***** INFORMATION SUPPLIED *****

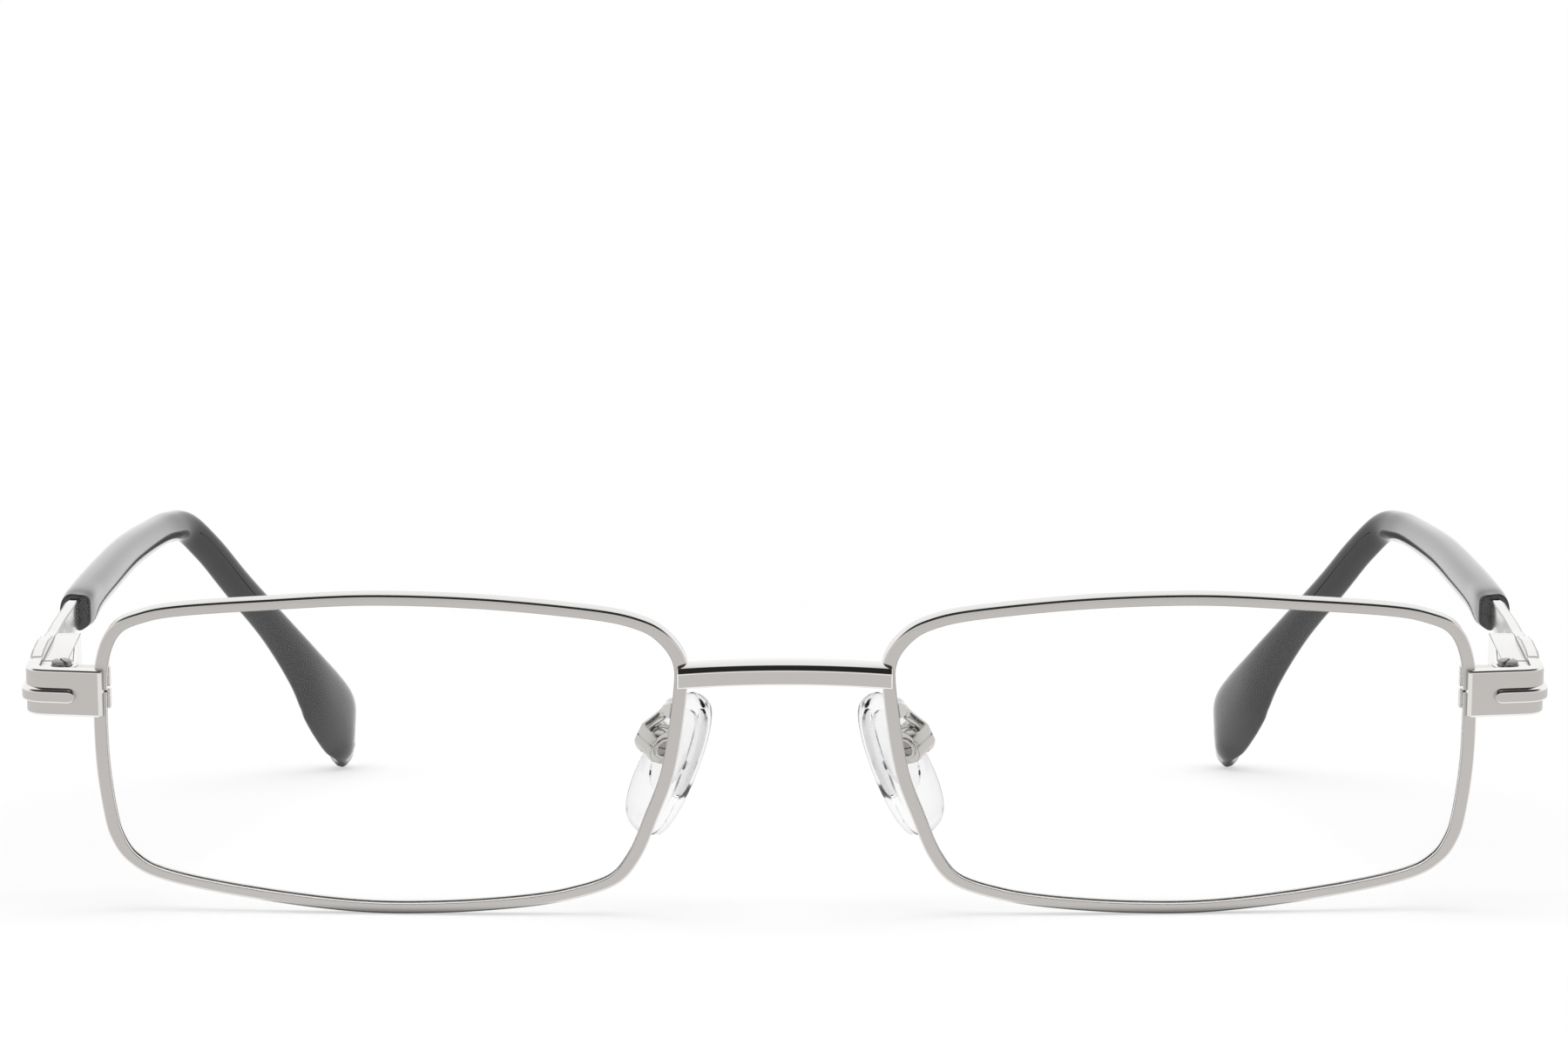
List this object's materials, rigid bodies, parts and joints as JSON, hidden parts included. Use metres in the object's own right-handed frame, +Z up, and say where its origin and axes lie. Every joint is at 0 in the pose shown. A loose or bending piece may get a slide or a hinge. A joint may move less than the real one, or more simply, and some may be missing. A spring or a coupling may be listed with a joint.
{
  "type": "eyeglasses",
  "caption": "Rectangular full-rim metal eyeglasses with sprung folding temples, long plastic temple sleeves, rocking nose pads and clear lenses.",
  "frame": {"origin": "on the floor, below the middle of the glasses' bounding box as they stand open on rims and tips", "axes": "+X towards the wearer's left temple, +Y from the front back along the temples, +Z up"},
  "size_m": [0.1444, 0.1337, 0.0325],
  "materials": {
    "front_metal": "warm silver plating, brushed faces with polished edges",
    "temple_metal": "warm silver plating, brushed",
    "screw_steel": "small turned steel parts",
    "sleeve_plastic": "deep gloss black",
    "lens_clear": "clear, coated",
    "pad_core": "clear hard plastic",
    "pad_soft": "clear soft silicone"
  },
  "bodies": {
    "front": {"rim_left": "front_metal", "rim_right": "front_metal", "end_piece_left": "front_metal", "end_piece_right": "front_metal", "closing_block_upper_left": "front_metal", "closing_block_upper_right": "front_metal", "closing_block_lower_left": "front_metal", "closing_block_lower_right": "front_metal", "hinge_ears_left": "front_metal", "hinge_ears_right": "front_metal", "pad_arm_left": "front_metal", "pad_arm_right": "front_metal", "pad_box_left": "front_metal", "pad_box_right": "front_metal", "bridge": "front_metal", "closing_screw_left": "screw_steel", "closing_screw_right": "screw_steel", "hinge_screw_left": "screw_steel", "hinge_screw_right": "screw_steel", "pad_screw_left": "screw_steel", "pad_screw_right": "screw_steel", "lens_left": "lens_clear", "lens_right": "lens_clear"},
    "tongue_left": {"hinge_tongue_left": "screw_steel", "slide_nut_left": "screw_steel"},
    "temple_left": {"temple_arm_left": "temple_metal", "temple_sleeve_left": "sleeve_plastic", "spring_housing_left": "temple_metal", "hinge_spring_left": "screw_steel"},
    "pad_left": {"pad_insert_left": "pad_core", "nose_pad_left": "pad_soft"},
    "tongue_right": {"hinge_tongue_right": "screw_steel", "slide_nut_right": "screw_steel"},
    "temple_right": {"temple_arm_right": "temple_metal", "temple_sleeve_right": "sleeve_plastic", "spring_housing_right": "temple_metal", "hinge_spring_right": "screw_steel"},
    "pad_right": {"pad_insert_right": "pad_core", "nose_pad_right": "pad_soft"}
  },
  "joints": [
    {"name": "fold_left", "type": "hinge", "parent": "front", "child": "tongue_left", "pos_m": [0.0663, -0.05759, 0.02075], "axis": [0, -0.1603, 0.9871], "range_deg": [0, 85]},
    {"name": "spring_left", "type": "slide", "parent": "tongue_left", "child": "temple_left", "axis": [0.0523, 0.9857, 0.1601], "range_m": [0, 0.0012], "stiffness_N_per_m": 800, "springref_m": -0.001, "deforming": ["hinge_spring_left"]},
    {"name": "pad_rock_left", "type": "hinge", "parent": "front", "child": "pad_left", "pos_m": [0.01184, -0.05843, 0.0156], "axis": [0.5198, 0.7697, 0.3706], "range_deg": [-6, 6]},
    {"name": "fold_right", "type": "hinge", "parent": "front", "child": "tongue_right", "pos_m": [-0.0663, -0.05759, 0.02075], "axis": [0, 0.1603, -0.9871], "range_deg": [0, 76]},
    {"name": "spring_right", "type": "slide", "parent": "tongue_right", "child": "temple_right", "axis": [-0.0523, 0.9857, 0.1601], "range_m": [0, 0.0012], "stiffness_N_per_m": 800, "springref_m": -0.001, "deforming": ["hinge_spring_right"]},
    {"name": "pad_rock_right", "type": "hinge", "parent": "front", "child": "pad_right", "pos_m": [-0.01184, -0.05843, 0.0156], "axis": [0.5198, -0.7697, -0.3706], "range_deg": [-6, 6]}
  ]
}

*****

AIM → Take the lines above and print them exactly.

OUTPUT →
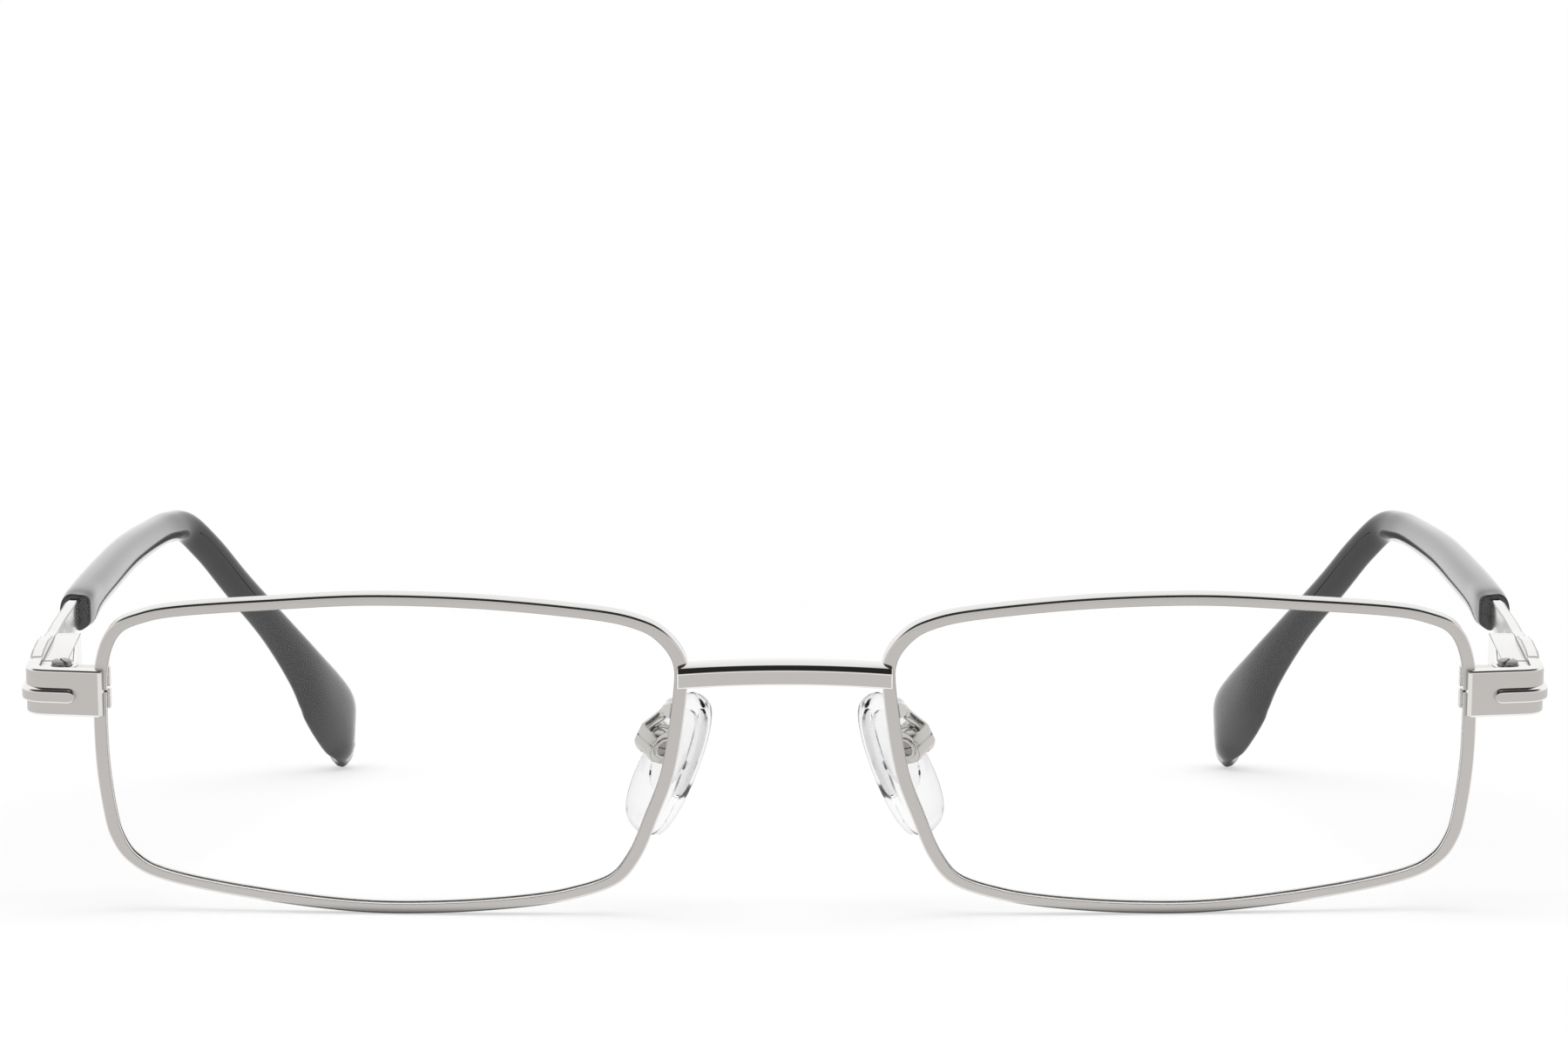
List this object's materials, rigid bodies, parts and joints as JSON, hidden parts included. Use metres in the object's own right-handed frame, +Z up, and say where its origin and axes lie. Every joint is at 0 in the pose shown. A loose or bending piece may get a slide or a hinge. A joint may move less than the real one, or more simply, and some may be missing. A spring or a coupling may be listed with a joint.
{
  "type": "eyeglasses",
  "caption": "Rectangular full-rim metal eyeglasses with sprung folding temples, long plastic temple sleeves, rocking nose pads and clear lenses.",
  "frame": {"origin": "on the floor, below the middle of the glasses' bounding box as they stand open on rims and tips", "axes": "+X towards the wearer's left temple, +Y from the front back along the temples, +Z up"},
  "size_m": [0.1444, 0.1337, 0.0325],
  "materials": {
    "front_metal": "warm silver plating, brushed faces with polished edges",
    "temple_metal": "warm silver plating, brushed",
    "screw_steel": "small turned steel parts",
    "sleeve_plastic": "deep gloss black",
    "lens_clear": "clear, coated",
    "pad_core": "clear hard plastic",
    "pad_soft": "clear soft silicone"
  },
  "bodies": {
    "front": {"rim_left": "front_metal", "rim_right": "front_metal", "end_piece_left": "front_metal", "end_piece_right": "front_metal", "closing_block_upper_left": "front_metal", "closing_block_upper_right": "front_metal", "closing_block_lower_left": "front_metal", "closing_block_lower_right": "front_metal", "hinge_ears_left": "front_metal", "hinge_ears_right": "front_metal", "pad_arm_left": "front_metal", "pad_arm_right": "front_metal", "pad_box_left": "front_metal", "pad_box_right": "front_metal", "bridge": "front_metal", "closing_screw_left": "screw_steel", "closing_screw_right": "screw_steel", "hinge_screw_left": "screw_steel", "hinge_screw_right": "screw_steel", "pad_screw_left": "screw_steel", "pad_screw_right": "screw_steel", "lens_left": "lens_clear", "lens_right": "lens_clear"},
    "tongue_left": {"hinge_tongue_left": "screw_steel", "slide_nut_left": "screw_steel"},
    "temple_left": {"temple_arm_left": "temple_metal", "temple_sleeve_left": "sleeve_plastic", "spring_housing_left": "temple_metal", "hinge_spring_left": "screw_steel"},
    "pad_left": {"pad_insert_left": "pad_core", "nose_pad_left": "pad_soft"},
    "tongue_right": {"hinge_tongue_right": "screw_steel", "slide_nut_right": "screw_steel"},
    "temple_right": {"temple_arm_right": "temple_metal", "temple_sleeve_right": "sleeve_plastic", "spring_housing_right": "temple_metal", "hinge_spring_right": "screw_steel"},
    "pad_right": {"pad_insert_right": "pad_core", "nose_pad_right": "pad_soft"}
  },
  "joints": [
    {"name": "fold_left", "type": "hinge", "parent": "front", "child": "tongue_left", "pos_m": [0.0663, -0.05759, 0.02075], "axis": [0, -0.1603, 0.9871], "range_deg": [0, 85]},
    {"name": "spring_left", "type": "slide", "parent": "tongue_left", "child": "temple_left", "axis": [0.0523, 0.9857, 0.1601], "range_m": [0, 0.0012], "stiffness_N_per_m": 800, "springref_m": -0.001, "deforming": ["hinge_spring_left"]},
    {"name": "pad_rock_left", "type": "hinge", "parent": "front", "child": "pad_left", "pos_m": [0.01184, -0.05843, 0.0156], "axis": [0.5198, 0.7697, 0.3706], "range_deg": [-6, 6]},
    {"name": "fold_right", "type": "hinge", "parent": "front", "child": "tongue_right", "pos_m": [-0.0663, -0.05759, 0.02075], "axis": [0, 0.1603, -0.9871], "range_deg": [0, 76]},
    {"name": "spring_right", "type": "slide", "parent": "tongue_right", "child": "temple_right", "axis": [-0.0523, 0.9857, 0.1601], "range_m": [0, 0.0012], "stiffness_N_per_m": 800, "springref_m": -0.001, "deforming": ["hinge_spring_right"]},
    {"name": "pad_rock_right", "type": "hinge", "parent": "front", "child": "pad_right", "pos_m": [-0.01184, -0.05843, 0.0156], "axis": [0.5198, -0.7697, -0.3706], "range_deg": [-6, 6]}
  ]
}